** PROBLEM DETAILS **
Your task is to repeat all of the material exactly.

--- START DATA SECTION ---

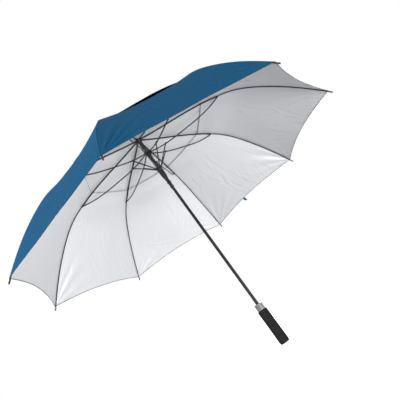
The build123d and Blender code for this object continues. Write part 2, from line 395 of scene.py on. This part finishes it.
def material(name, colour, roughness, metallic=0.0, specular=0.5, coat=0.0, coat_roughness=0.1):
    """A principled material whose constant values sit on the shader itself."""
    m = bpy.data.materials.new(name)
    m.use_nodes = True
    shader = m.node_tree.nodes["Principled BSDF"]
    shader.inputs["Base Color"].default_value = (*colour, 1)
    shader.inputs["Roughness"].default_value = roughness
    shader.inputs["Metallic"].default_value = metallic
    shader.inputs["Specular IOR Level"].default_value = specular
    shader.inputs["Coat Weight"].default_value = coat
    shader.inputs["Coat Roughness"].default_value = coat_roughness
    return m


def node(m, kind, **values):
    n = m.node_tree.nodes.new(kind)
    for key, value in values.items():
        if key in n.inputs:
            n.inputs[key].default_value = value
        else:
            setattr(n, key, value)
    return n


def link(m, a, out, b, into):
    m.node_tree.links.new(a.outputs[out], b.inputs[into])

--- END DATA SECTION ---

** EXERCISE SOLUTION **
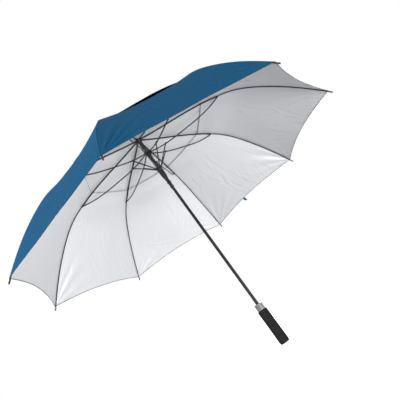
The build123d and Blender code for this object continues. Write part 2, from line 395 of scene.py on. This part finishes it.
def material(name, colour, roughness, metallic=0.0, specular=0.5, coat=0.0, coat_roughness=0.1):
    """A principled material whose constant values sit on the shader itself."""
    m = bpy.data.materials.new(name)
    m.use_nodes = True
    shader = m.node_tree.nodes["Principled BSDF"]
    shader.inputs["Base Color"].default_value = (*colour, 1)
    shader.inputs["Roughness"].default_value = roughness
    shader.inputs["Metallic"].default_value = metallic
    shader.inputs["Specular IOR Level"].default_value = specular
    shader.inputs["Coat Weight"].default_value = coat
    shader.inputs["Coat Roughness"].default_value = coat_roughness
    return m


def node(m, kind, **values):
    n = m.node_tree.nodes.new(kind)
    for key, value in values.items():
        if key in n.inputs:
            n.inputs[key].default_value = value
        else:
            setattr(n, key, value)
    return n


def link(m, a, out, b, into):
    m.node_tree.links.new(a.outputs[out], b.inputs[into])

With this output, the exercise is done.